Complementing Brightness Constancy with Deep Networks for Optical Flow Prediction

TL;DR

This paper introduces COMBO, a deep network for optical flow that combines brightness constancy with data-driven learning, improving accuracy and simplifying training.

Contribution

The novel COMBO network explicitly integrates brightness constancy with deep learning, including uncertainty quantification and a joint training scheme for supervised and semi-supervised learning.

Findings

Outperforms state-of-the-art supervised networks like RAFT

Achieves top results on multiple benchmarks

Simplifies training with semi-supervised approach

Abstract

State-of-the-art methods for optical flow estimation rely on deep learning, which require complex sequential training schemes to reach optimal performances on real-world data.
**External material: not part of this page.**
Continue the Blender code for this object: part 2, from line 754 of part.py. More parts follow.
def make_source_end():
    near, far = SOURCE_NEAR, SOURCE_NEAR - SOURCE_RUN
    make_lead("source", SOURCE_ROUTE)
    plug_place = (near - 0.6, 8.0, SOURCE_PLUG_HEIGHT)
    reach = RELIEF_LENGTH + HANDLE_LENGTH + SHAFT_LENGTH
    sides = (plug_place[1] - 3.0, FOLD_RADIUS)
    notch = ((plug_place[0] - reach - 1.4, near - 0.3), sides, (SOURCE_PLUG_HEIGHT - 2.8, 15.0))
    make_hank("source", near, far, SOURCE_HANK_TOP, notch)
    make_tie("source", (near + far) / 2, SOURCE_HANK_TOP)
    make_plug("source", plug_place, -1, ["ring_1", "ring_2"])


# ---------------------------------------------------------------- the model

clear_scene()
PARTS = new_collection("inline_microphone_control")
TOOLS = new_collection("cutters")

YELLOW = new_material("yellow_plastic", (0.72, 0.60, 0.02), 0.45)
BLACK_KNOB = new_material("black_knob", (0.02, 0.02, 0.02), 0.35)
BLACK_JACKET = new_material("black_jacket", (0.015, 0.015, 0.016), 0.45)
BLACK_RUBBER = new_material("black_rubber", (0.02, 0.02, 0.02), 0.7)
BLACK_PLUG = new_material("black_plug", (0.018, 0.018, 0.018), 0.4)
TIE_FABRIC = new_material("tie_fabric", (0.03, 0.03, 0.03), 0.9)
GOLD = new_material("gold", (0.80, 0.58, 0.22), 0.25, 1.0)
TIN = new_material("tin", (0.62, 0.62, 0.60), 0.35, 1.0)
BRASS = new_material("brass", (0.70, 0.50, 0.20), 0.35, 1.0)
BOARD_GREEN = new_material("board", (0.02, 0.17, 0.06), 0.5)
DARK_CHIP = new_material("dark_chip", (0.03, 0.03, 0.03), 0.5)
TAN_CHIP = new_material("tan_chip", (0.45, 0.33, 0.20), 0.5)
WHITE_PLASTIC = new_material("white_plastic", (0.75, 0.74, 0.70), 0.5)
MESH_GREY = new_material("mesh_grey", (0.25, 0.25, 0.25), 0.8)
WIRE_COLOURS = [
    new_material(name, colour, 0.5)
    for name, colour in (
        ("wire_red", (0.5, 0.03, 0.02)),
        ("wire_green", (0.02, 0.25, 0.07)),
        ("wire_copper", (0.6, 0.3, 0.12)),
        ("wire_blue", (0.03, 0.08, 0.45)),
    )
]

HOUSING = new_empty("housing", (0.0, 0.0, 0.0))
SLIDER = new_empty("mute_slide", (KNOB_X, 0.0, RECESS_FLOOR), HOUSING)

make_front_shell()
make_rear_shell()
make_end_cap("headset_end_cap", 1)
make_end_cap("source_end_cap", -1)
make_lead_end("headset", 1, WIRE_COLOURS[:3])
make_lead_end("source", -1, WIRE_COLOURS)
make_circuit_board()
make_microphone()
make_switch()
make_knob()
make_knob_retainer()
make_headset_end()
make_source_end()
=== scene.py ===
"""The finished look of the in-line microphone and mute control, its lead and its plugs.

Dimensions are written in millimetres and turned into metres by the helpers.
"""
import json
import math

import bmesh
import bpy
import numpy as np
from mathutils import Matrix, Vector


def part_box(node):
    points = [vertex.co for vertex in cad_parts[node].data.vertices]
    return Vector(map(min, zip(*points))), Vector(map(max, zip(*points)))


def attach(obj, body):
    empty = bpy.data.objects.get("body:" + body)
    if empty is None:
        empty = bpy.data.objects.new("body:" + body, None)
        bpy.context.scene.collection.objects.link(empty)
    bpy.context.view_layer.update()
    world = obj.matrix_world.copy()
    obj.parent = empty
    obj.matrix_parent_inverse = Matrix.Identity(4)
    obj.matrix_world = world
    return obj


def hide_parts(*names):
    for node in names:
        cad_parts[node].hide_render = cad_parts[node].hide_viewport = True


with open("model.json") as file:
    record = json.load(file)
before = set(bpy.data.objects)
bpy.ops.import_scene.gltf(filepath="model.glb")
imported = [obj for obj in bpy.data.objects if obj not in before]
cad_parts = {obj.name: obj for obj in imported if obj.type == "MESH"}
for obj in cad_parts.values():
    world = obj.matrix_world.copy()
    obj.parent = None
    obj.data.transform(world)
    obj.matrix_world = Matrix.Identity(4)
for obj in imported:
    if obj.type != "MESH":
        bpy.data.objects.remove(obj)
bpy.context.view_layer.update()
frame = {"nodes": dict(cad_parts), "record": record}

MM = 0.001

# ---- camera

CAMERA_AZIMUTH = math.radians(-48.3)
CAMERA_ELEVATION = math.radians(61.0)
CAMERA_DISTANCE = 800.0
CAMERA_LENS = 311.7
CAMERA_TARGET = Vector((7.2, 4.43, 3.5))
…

In this work, we introduce the COMBO deep network that explicitly exploits the brightness constancy (BC) model used in traditional methods. Since BC is an approximate physical model violated in several situations, we propose to train a physically-constrained network complemented with a data-driven network. We introduce a unique and meaningful flow decomposition between the physical prior and the data-driven complement, including an uncertainty quantification of the BC model. We derive a joint training scheme for learning the different components of the decomposition ensuring an optimal cooperation, in a supervised but also in a semi-supervised context. Experiments show that COMBO can improve performances over state-of-the-art supervised networks, e.g. RAFT, reaching state-of-the-art results on several benchmarks. We highlight how COMBO can leverage the BC model and adapt to its limitations. Finally, we show that our semi-supervised method can significantly simplify the training procedure.